• Dataset entries
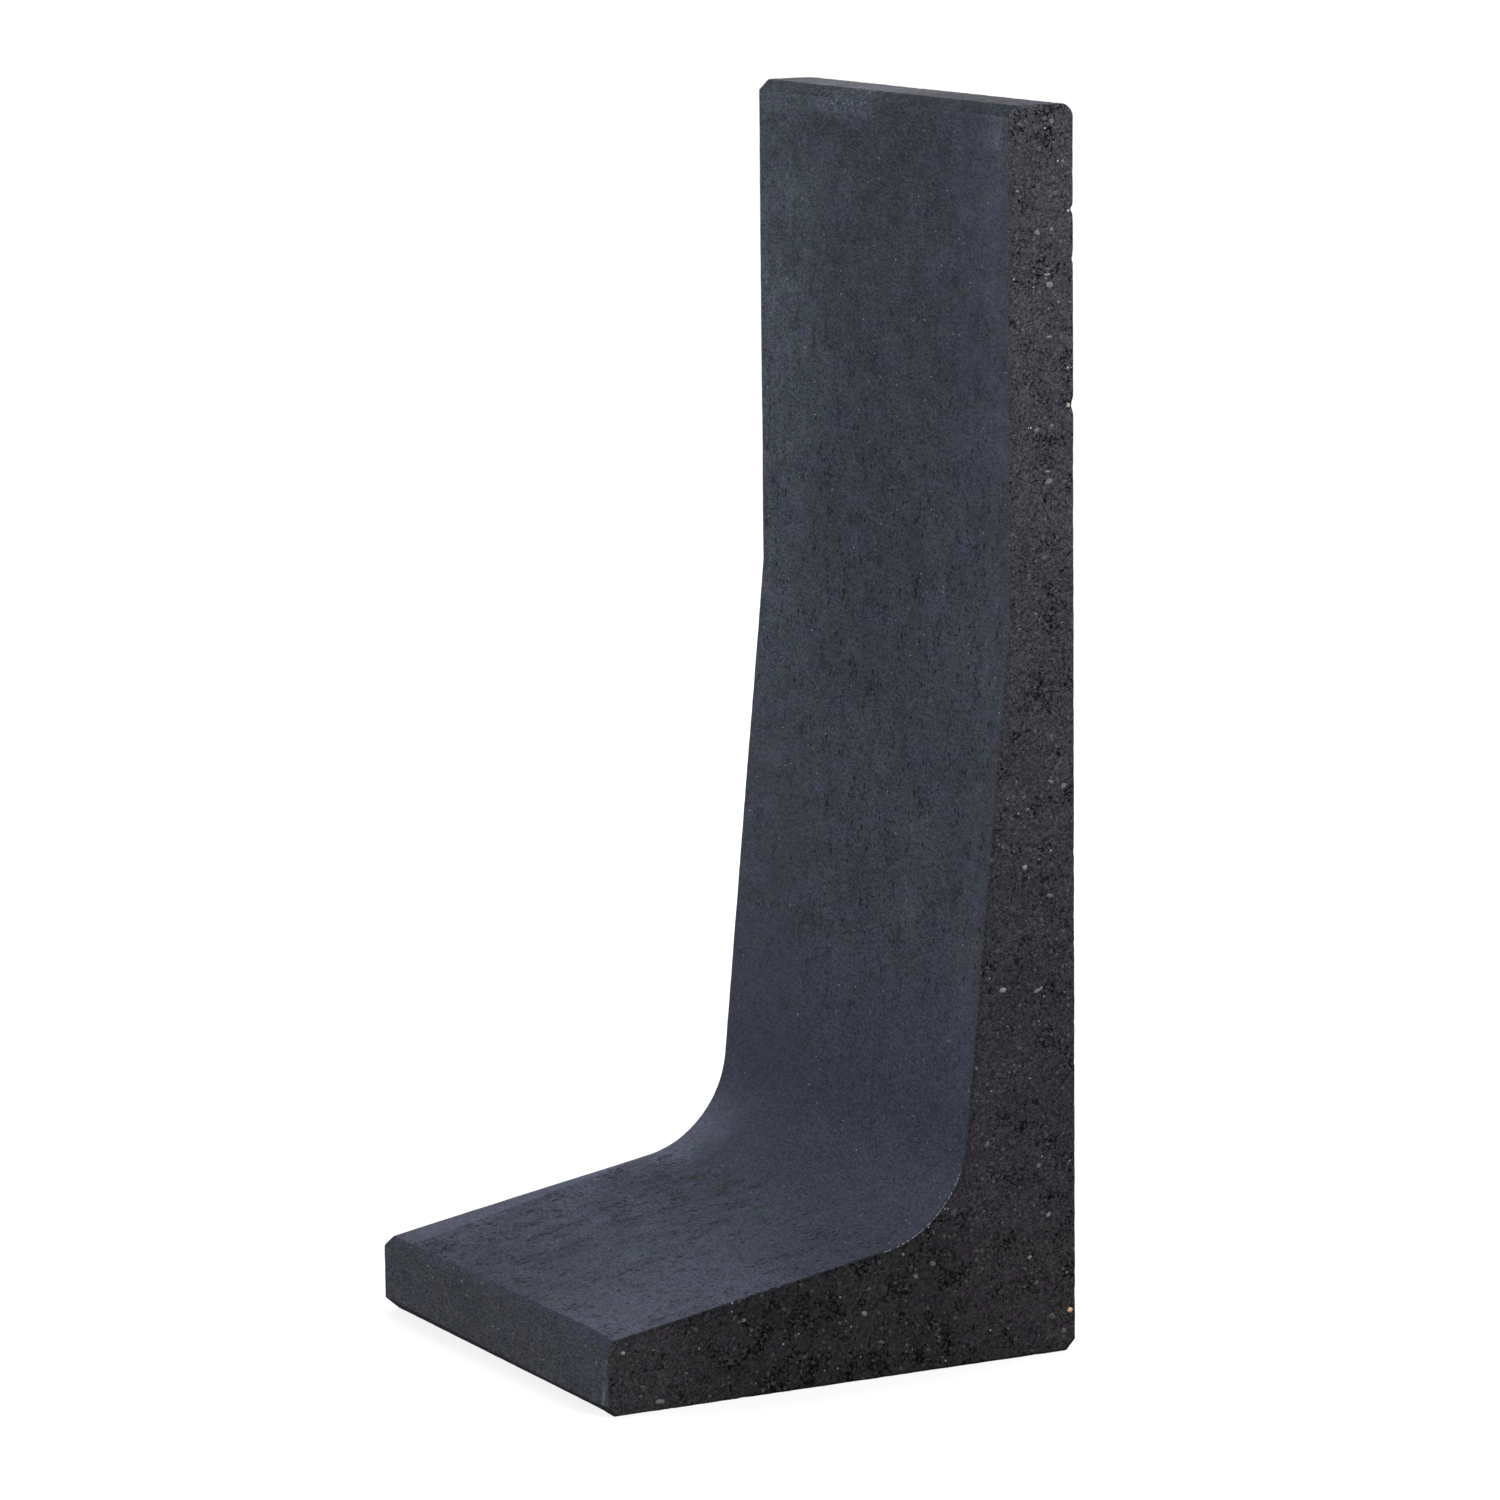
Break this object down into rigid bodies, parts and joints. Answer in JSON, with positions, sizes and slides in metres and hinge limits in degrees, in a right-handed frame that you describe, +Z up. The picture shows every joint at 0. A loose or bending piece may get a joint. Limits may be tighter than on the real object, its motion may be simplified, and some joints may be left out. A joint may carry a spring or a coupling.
{
  "type": "l-shaped retaining wall element",
  "caption": "Cast concrete L-shaped retaining wall element: a tall slab with a flat exposed face, thickening towards a sloping foot, with chamfered edges.",
  "frame": {"origin": "centre of the bounding box's footprint, at the level of the underside", "axes": "+Z up, +Y out of the flat exposed face, -Y along the foot to the toe, X along the wall with the rough side at +X"},
  "size_m": [0.404, 0.422, 1],
  "materials": {
    "cast_concrete": "matt, through-dyed anthracite concrete, fine-grained where it was moulded and coarse at one side"
  },
  "bodies": {
    "root": {"wall_element": "cast_concrete"}
  },
  "joints": []
}
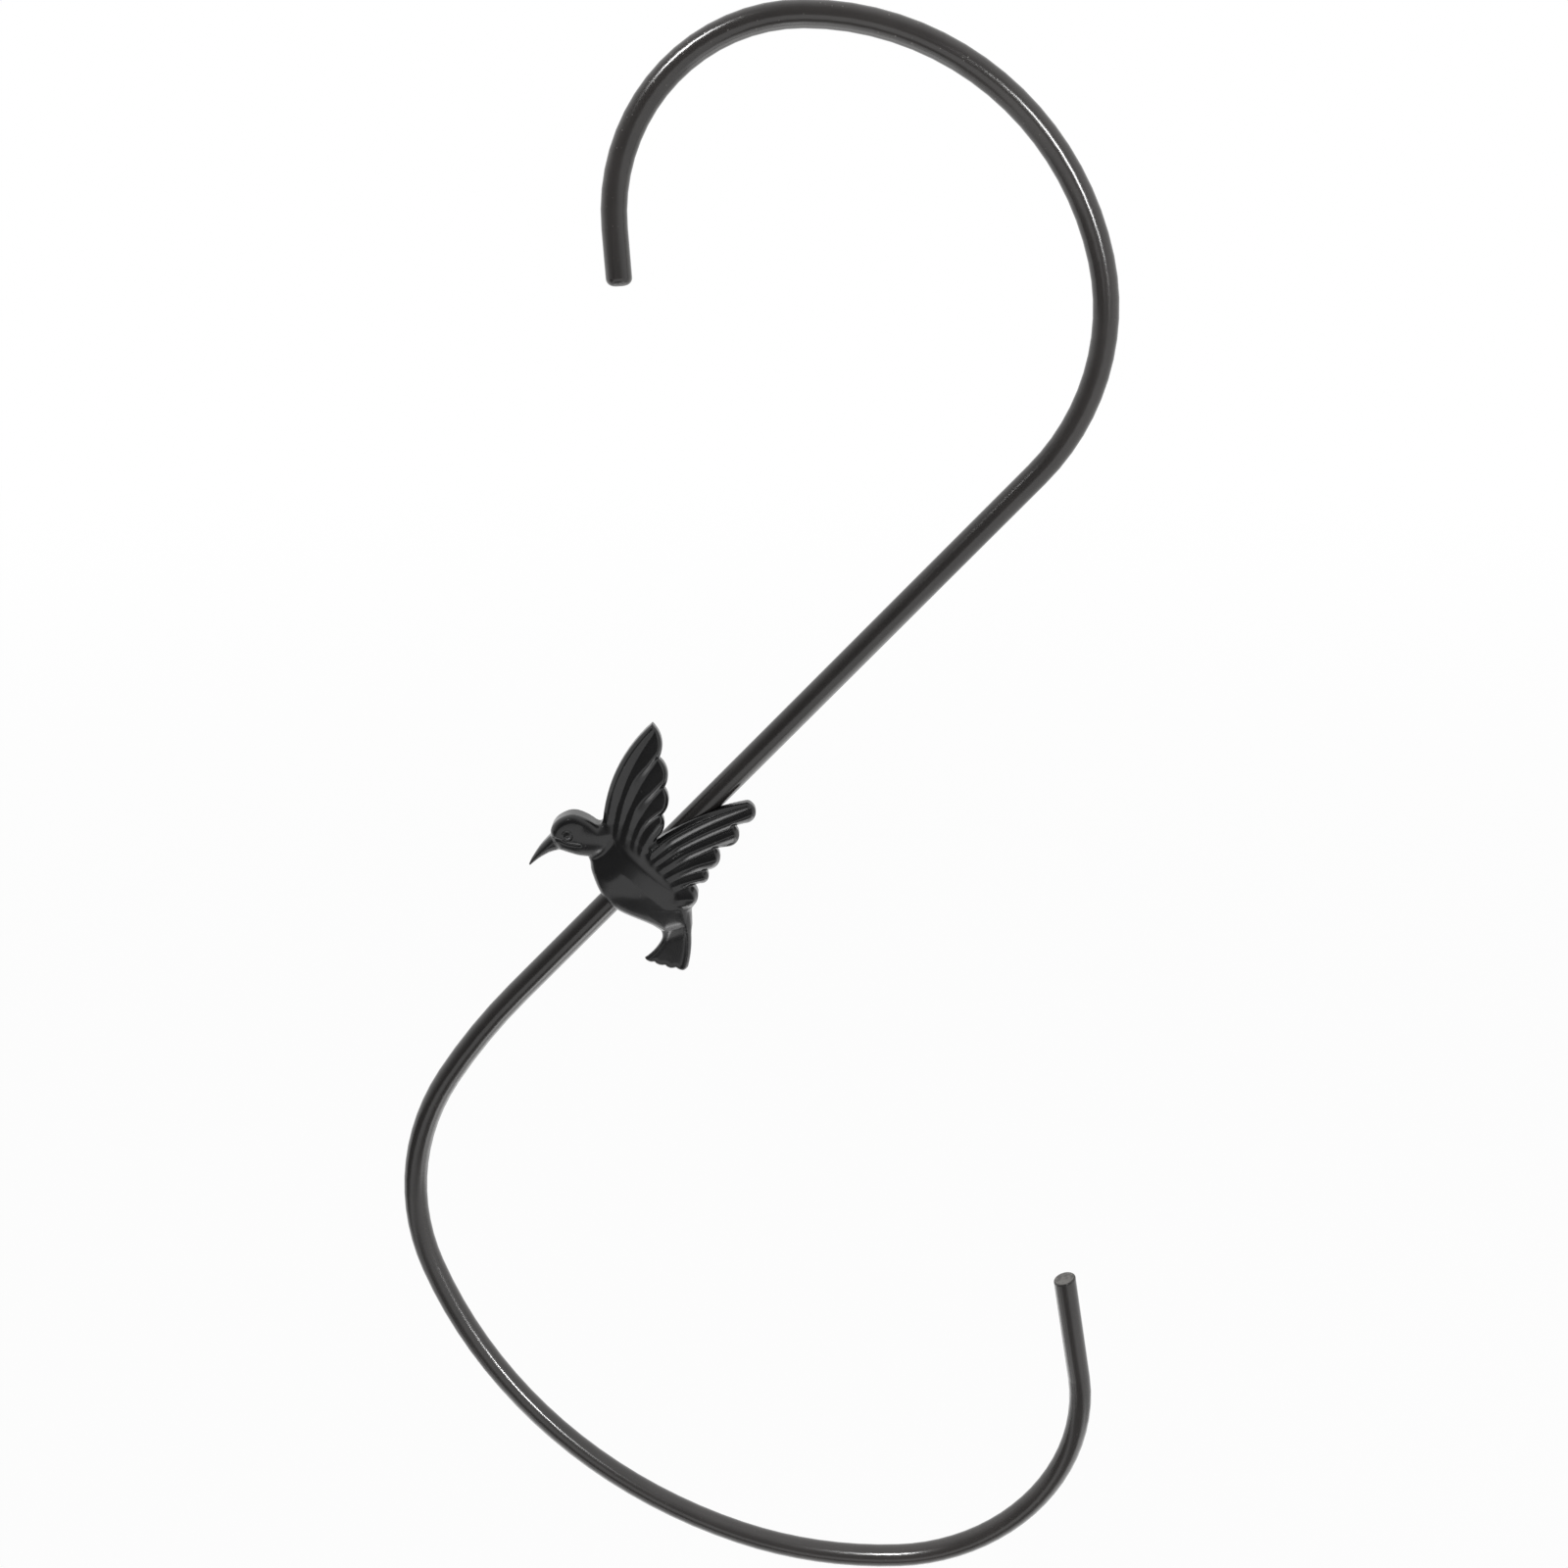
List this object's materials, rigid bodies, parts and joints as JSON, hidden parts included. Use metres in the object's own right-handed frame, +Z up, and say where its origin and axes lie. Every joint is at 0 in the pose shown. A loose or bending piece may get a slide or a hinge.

• Aim
Give the entries again in full, exactly as they are written.

• Problem solution
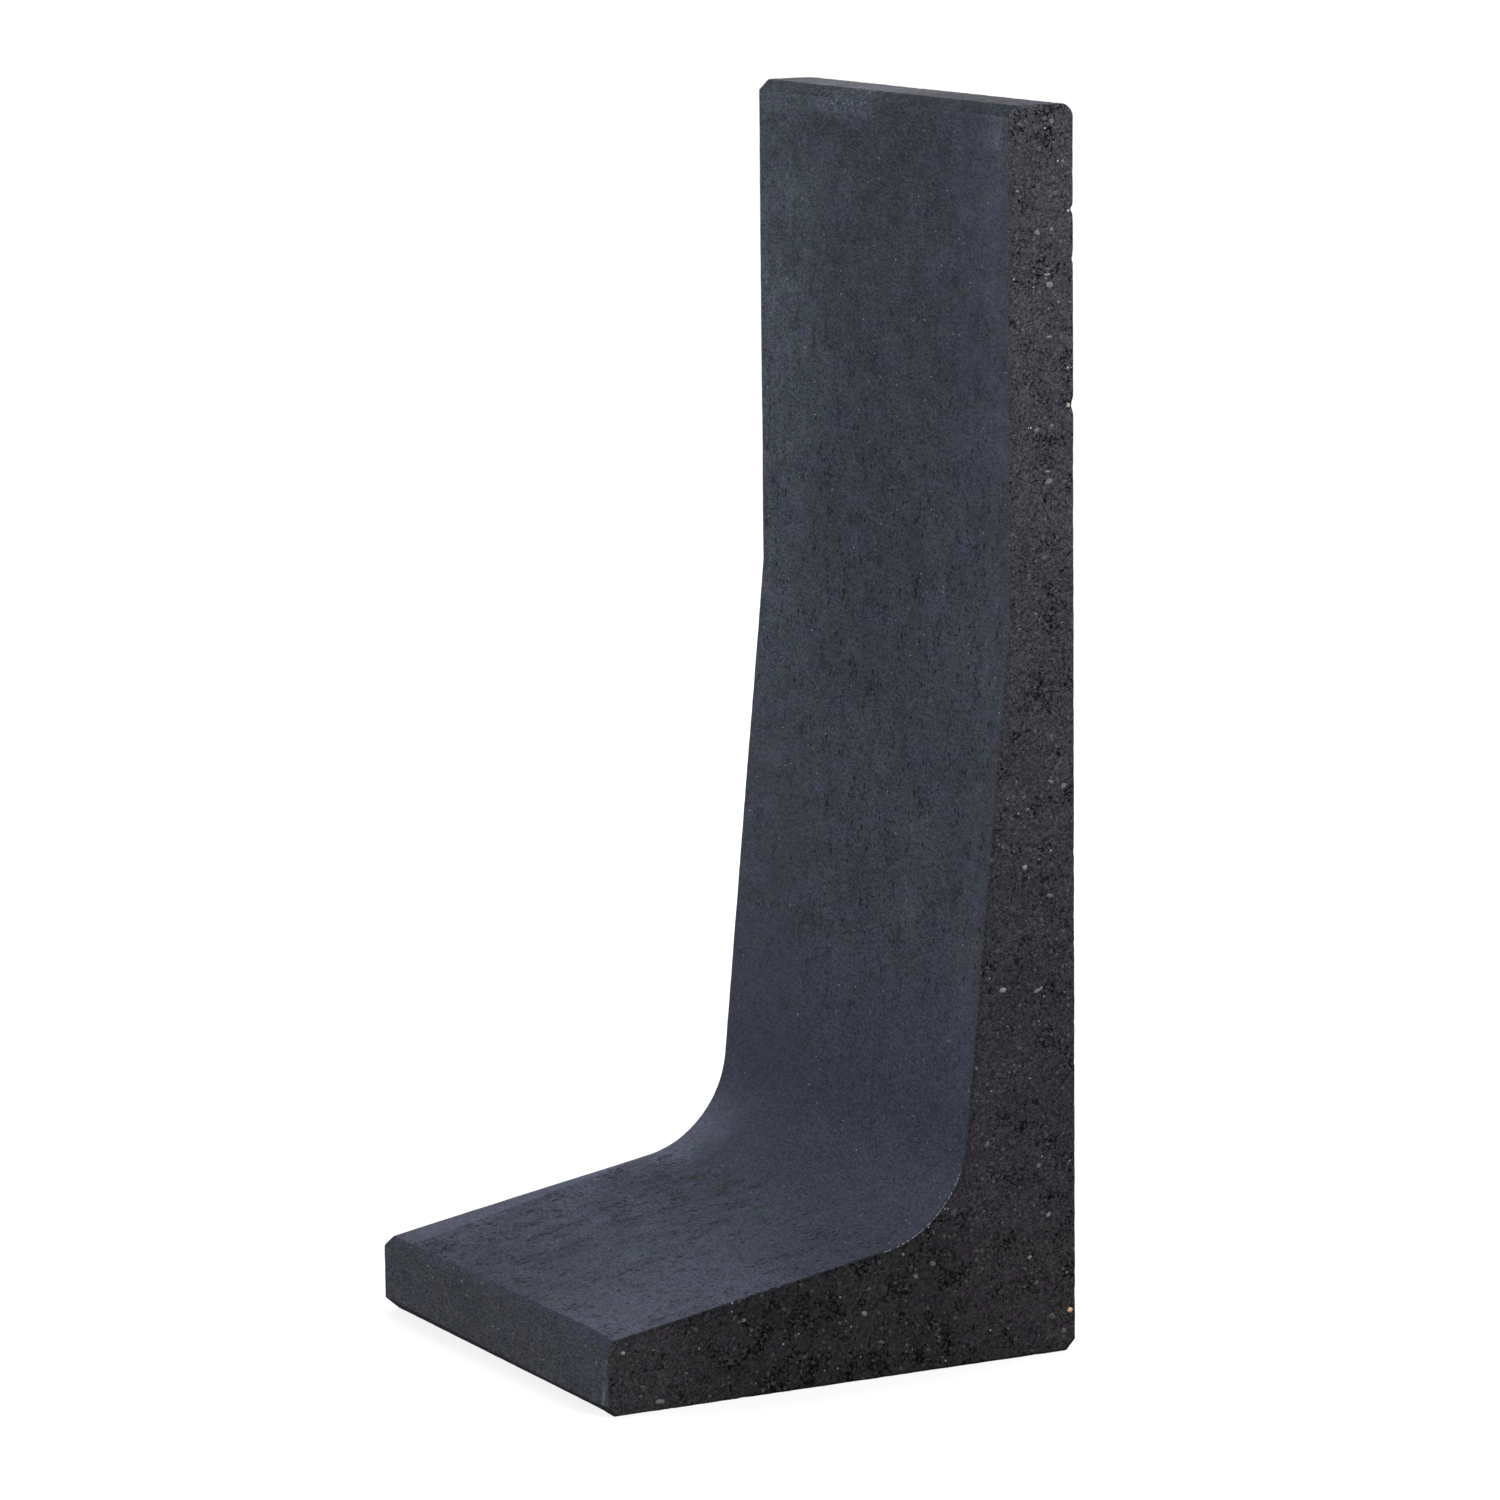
Break this object down into rigid bodies, parts and joints. Answer in JSON, with positions, sizes and slides in metres and hinge limits in degrees, in a right-handed frame that you describe, +Z up. The picture shows every joint at 0. A loose or bending piece may get a joint. Limits may be tighter than on the real object, its motion may be simplified, and some joints may be left out. A joint may carry a spring or a coupling.
{
  "type": "l-shaped retaining wall element",
  "caption": "Cast concrete L-shaped retaining wall element: a tall slab with a flat exposed face, thickening towards a sloping foot, with chamfered edges.",
  "frame": {"origin": "centre of the bounding box's footprint, at the level of the underside", "axes": "+Z up, +Y out of the flat exposed face, -Y along the foot to the toe, X along the wall with the rough side at +X"},
  "size_m": [0.404, 0.422, 1],
  "materials": {
    "cast_concrete": "matt, through-dyed anthracite concrete, fine-grained where it was moulded and coarse at one side"
  },
  "bodies": {
    "root": {"wall_element": "cast_concrete"}
  },
  "joints": []
}
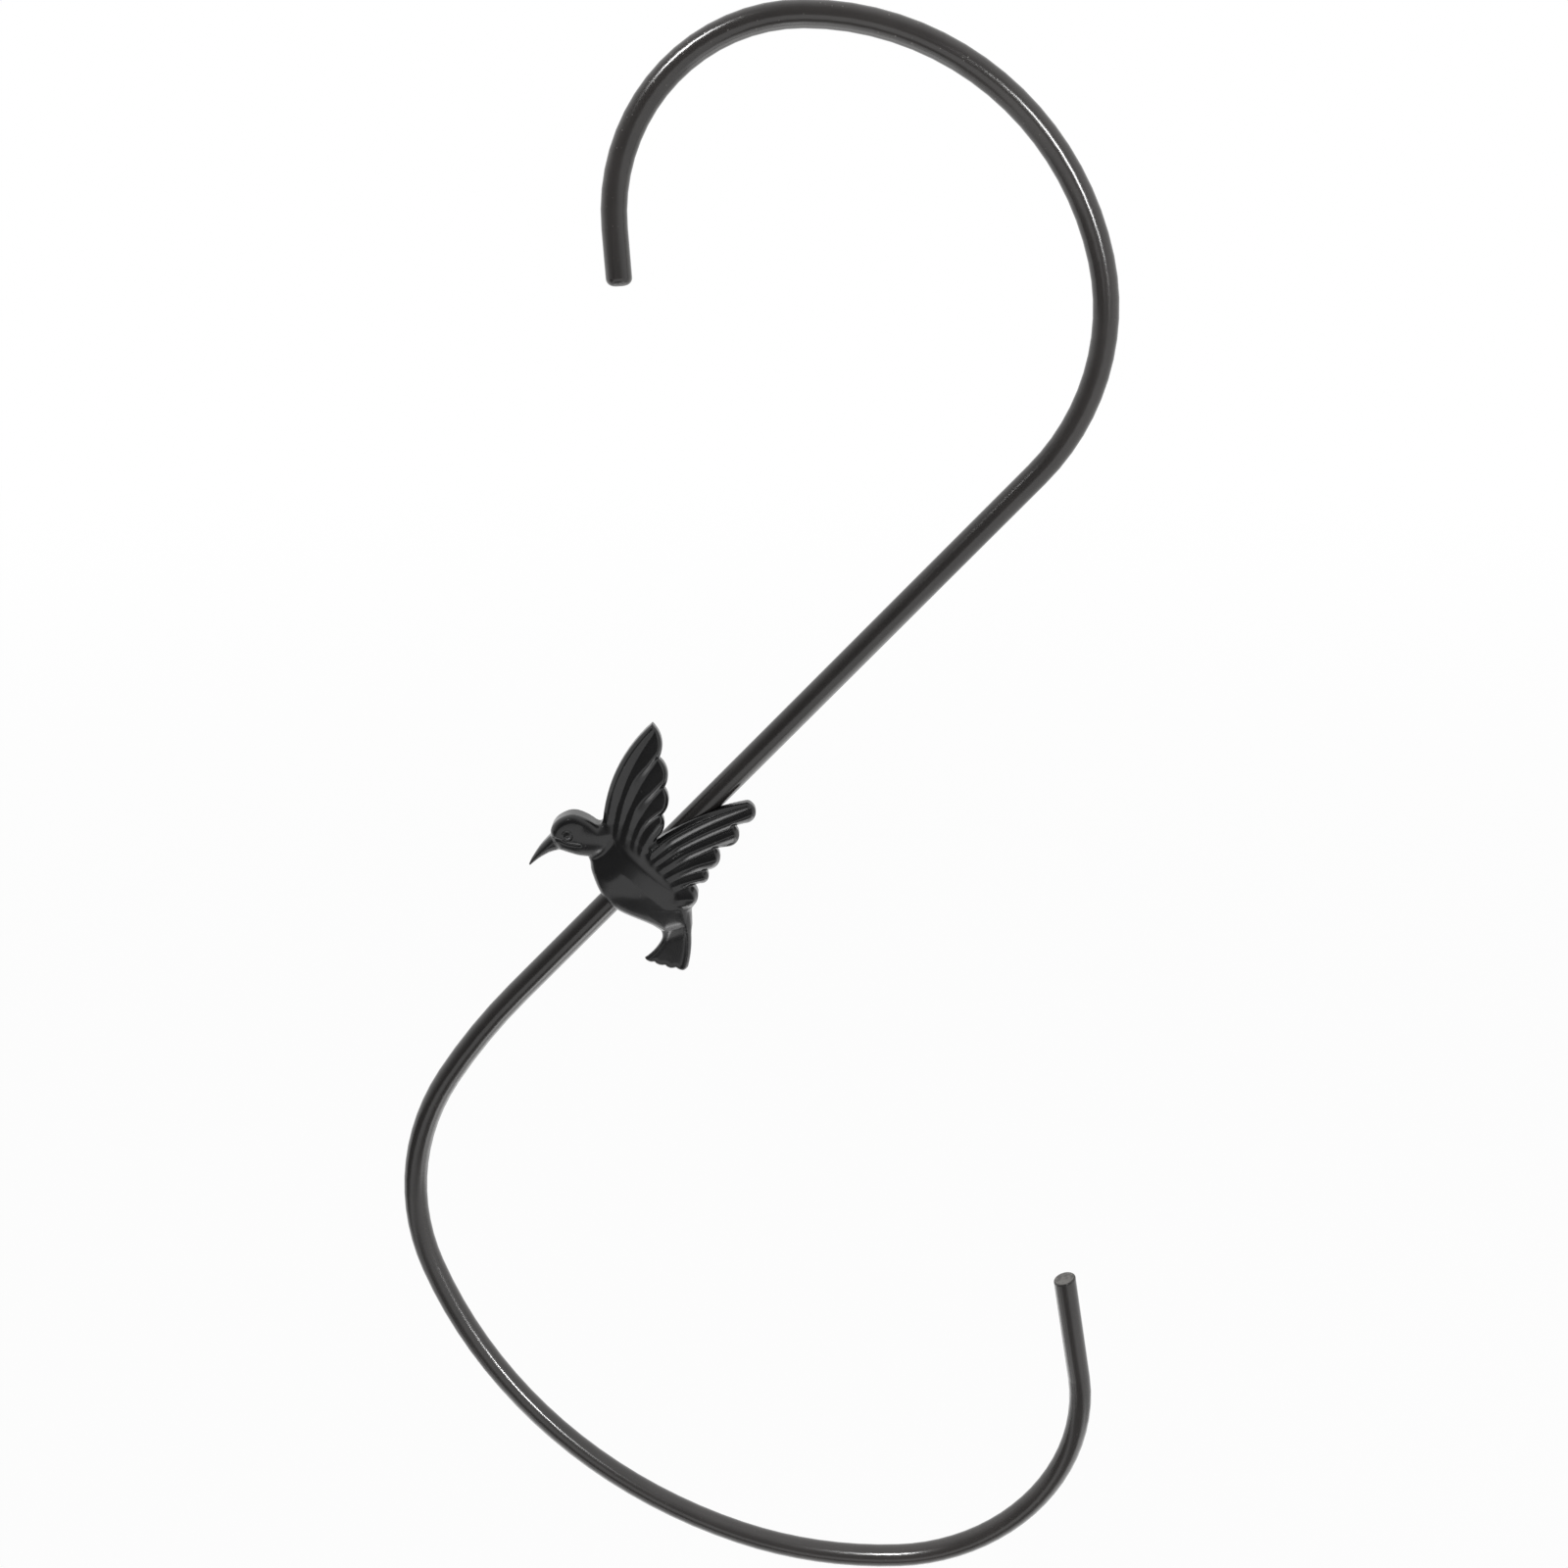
List this object's materials, rigid bodies, parts and joints as JSON, hidden parts included. Use metres in the object's own right-handed frame, +Z up, and say where its origin and axes lie. Every joint is at 0 in the pose shown. A loose or bending piece may get a slide or a hinge.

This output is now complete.